While the spotlight remains on transatlantic trade, the Gulf economies are watching with increasing strategic interest. For countries like the UAE and Saudi Arabia, the US-EU pact reaffirms a shift toward bilateralism that aligns with their own external trade strategy. The Gulf Cooperation Council (GCC) has already begun pivoting toward bespoke trade deals—with India, China, and even regional African partners—that prioritize speed and sector-specific leverage over WTO-style multilateralism.

This isn’t a coincidence. Sovereign wealth funds in the Gulf are interpreting the US-EU deal not as a sign of Western trade unity, but as confirmation that even the most rules-committed economies now see value in tactical alignment. The implication is clear: the future of global trade will be shaped less by uniform access than by strategic convergence.
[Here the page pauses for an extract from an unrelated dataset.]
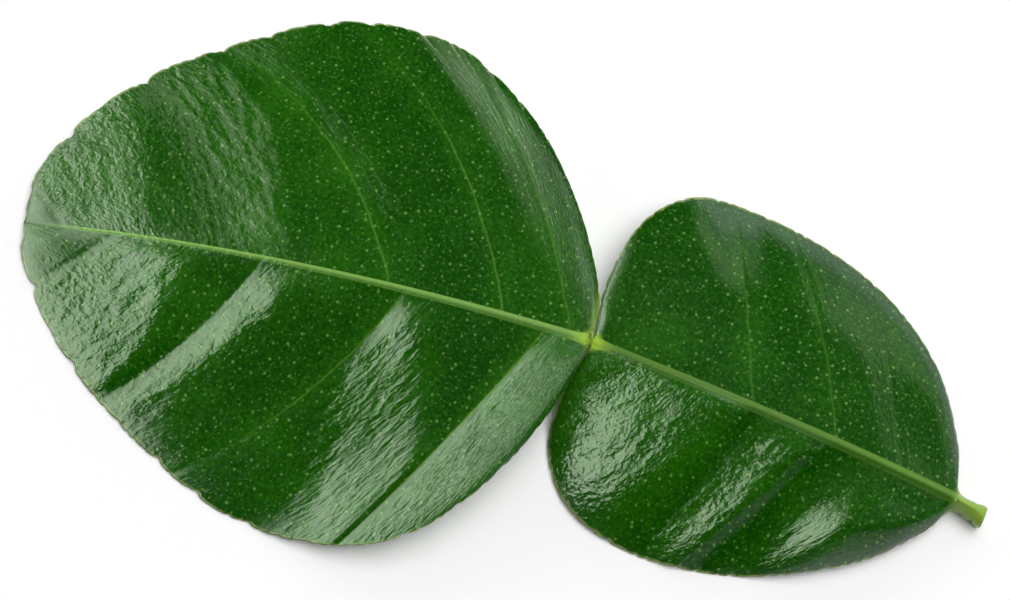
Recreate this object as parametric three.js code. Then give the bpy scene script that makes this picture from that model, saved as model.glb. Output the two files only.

Expect GCC capital to follow suit—with increased exposure to sectors seen as “friend-shored” under this deal, while quietly hedging against European structural stagnation. Energy-adjacent logistics, critical minerals, and dual-market tech services are likely first-mover areas. This reflects not just economic calculation but institutional mimicry—an effort to maintain relevance in a world no longer bound by trade orthodoxy.

This trade agreement may temporarily strengthen investor risk appetite—but it also reveals how far apart the US and EU remain in strategic terms. While American trade policy is increasingly instrumental and opportunistic, Europe remains bound by process. That divergence will constrain the durability of any alignment. For now, the optics are clean. But the undercurrents—fragmented EU competitiveness, American industrial protectionism, and Gulf opportunism—suggest this is not a structural realignment.

This isn’t global trade normalization. It’s bilateralism with better packaging. And in today’s markets, that’s enough to trade on—but not to trust.